→ DATA PROVIDED

═══

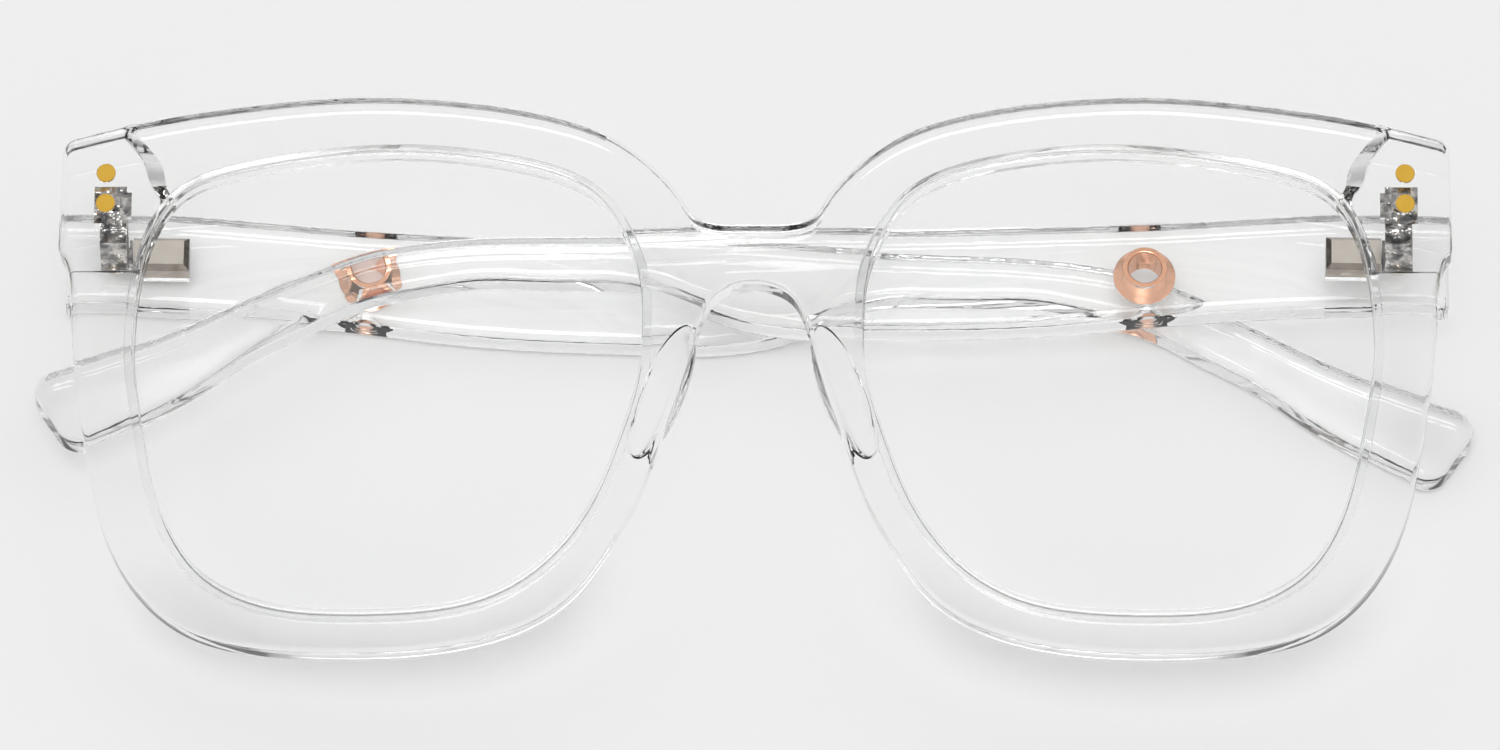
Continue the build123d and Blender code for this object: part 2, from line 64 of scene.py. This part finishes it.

═══

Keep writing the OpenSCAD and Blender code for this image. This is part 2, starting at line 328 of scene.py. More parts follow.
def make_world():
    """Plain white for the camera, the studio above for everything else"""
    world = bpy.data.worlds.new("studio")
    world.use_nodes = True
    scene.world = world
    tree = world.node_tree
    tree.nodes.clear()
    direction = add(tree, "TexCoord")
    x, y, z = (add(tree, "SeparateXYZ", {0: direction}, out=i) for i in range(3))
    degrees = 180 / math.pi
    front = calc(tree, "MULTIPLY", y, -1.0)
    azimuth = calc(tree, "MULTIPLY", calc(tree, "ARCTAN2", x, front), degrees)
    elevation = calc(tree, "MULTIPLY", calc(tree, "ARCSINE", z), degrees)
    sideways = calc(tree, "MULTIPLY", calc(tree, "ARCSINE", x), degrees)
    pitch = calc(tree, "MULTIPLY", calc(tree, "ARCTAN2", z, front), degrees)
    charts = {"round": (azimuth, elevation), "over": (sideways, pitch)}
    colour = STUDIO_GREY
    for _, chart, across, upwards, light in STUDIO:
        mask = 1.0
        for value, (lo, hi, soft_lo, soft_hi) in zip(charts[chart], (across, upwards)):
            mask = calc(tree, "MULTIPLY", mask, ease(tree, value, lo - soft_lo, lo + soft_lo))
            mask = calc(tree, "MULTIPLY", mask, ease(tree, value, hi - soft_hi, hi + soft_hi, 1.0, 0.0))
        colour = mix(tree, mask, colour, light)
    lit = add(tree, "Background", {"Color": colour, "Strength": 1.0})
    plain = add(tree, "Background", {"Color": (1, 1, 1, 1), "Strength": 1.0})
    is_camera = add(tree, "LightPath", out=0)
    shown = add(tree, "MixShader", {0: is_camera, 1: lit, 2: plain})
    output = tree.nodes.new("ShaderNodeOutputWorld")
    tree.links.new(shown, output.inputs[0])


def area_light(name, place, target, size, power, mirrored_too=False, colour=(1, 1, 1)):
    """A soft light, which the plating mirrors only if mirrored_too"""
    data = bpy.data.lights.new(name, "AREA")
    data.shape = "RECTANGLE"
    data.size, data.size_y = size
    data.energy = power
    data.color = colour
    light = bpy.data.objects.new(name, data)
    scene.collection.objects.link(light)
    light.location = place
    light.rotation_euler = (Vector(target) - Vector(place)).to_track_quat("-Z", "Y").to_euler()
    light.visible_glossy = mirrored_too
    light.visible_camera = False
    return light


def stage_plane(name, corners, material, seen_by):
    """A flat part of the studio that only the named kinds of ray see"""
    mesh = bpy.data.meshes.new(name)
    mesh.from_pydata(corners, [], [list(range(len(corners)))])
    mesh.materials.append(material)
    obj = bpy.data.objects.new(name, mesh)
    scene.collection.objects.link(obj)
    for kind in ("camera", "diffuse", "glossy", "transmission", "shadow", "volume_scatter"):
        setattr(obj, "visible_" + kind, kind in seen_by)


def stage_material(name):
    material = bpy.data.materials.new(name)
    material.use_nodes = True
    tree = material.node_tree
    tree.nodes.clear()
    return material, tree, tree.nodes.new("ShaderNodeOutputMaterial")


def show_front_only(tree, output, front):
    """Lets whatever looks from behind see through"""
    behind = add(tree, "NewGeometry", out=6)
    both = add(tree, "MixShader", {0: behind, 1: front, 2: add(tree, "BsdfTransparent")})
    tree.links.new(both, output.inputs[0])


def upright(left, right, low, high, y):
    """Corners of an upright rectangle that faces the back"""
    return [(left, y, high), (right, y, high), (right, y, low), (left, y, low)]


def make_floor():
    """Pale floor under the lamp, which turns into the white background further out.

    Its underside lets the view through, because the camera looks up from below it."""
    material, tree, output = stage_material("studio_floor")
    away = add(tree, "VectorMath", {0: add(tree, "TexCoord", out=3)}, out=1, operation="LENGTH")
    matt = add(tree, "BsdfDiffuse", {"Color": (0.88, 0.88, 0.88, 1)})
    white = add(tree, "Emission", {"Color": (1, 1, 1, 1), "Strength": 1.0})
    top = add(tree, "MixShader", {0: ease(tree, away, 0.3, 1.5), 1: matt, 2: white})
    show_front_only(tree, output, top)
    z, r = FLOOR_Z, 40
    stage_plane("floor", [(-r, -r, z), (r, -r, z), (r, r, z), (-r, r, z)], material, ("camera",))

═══

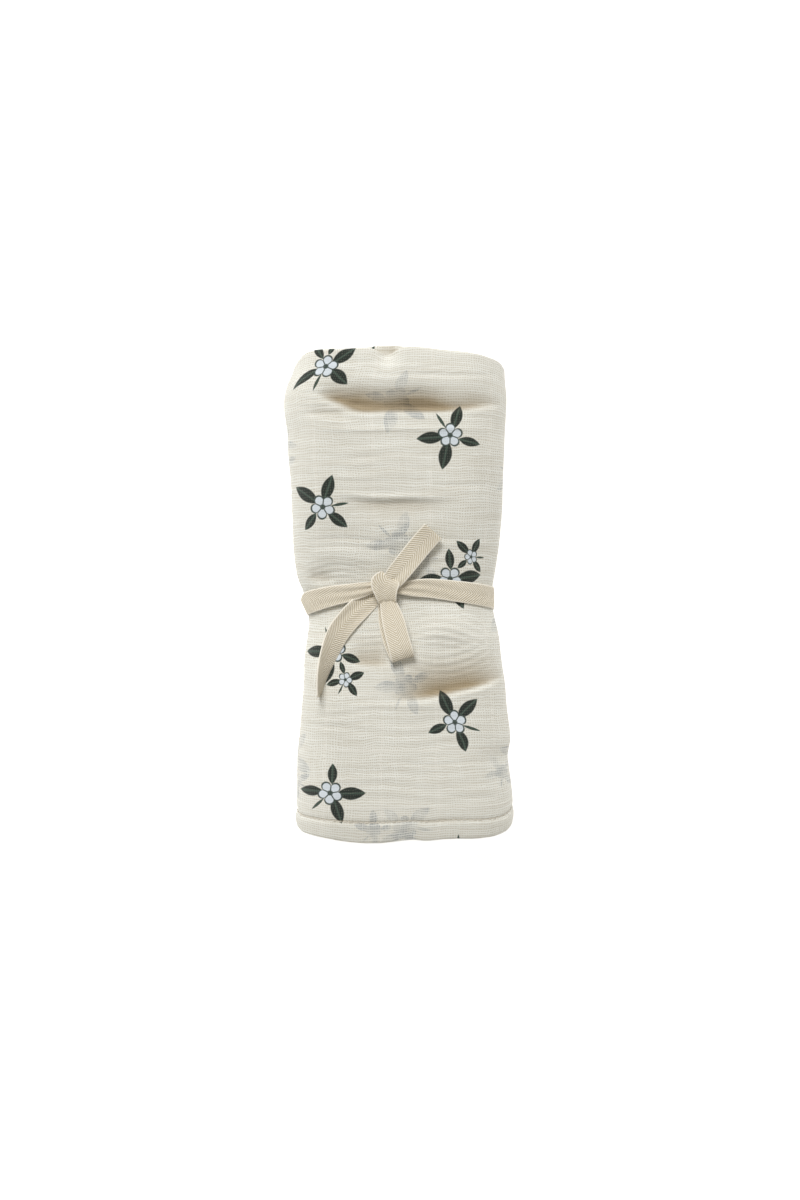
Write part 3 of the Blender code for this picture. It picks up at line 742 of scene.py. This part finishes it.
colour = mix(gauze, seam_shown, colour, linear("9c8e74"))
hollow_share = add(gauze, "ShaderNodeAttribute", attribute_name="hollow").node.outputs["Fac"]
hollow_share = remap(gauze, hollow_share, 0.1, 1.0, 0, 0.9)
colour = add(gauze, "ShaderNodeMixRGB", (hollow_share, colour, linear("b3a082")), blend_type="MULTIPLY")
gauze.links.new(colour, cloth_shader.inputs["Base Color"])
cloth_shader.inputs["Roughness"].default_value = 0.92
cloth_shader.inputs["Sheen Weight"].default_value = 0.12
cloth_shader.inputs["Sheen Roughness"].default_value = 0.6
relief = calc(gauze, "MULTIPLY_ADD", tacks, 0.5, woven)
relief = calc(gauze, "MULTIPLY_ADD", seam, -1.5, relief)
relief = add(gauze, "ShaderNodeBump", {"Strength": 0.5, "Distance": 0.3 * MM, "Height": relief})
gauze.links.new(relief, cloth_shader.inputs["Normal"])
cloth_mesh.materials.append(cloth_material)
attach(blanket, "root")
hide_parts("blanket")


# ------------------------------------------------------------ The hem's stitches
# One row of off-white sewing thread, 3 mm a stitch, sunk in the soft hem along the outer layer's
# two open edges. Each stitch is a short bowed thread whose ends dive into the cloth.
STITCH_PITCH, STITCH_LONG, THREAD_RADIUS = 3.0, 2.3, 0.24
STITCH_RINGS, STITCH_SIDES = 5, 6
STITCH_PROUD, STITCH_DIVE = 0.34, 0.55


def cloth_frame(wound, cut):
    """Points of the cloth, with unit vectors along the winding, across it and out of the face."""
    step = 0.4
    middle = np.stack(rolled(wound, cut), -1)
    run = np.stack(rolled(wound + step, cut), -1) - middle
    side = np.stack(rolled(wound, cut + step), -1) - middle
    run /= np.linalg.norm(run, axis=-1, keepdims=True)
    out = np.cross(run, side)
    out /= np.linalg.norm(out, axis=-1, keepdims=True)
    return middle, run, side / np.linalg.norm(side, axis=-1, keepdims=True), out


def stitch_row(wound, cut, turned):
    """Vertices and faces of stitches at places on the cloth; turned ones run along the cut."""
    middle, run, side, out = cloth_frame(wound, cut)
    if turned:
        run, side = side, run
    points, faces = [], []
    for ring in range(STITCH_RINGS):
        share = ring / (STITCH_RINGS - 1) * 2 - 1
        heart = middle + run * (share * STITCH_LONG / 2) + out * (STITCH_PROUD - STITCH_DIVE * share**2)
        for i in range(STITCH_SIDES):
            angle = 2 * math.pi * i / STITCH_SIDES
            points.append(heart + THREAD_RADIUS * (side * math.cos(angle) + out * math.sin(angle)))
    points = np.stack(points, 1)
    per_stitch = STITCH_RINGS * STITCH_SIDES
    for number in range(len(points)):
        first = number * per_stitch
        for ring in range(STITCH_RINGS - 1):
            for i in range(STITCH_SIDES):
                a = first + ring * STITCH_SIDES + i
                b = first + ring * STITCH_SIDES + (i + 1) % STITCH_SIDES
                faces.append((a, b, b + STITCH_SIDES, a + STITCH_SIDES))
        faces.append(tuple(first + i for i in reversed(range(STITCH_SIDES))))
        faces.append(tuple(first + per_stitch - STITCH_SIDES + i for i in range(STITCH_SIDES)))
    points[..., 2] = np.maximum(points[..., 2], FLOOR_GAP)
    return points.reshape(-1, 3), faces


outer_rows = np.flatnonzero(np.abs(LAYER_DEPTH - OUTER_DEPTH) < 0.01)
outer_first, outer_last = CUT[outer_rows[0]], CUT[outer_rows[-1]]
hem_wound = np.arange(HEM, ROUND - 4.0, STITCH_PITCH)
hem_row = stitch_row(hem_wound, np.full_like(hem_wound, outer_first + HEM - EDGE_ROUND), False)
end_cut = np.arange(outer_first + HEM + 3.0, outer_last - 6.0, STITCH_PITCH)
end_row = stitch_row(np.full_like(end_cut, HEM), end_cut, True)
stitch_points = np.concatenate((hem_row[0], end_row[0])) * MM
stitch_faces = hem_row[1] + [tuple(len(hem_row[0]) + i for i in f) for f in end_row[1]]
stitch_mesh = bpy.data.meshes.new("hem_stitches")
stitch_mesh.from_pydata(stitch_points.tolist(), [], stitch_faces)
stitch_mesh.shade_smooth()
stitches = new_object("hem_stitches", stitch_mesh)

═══

Search the entries for the word "code" and copy every line that has it.

→ OUTPUT FOR THIS EXERCISE
Continue the build123d and Blender code for this object: part 2, from line 64 of scene.py. This part finishes it.
Keep writing the OpenSCAD and Blender code for this image. This is part 2, starting at line 328 of scene.py. More parts follow.
Write part 3 of the Blender code for this picture. It picks up at line 742 of scene.py. This part finishes it.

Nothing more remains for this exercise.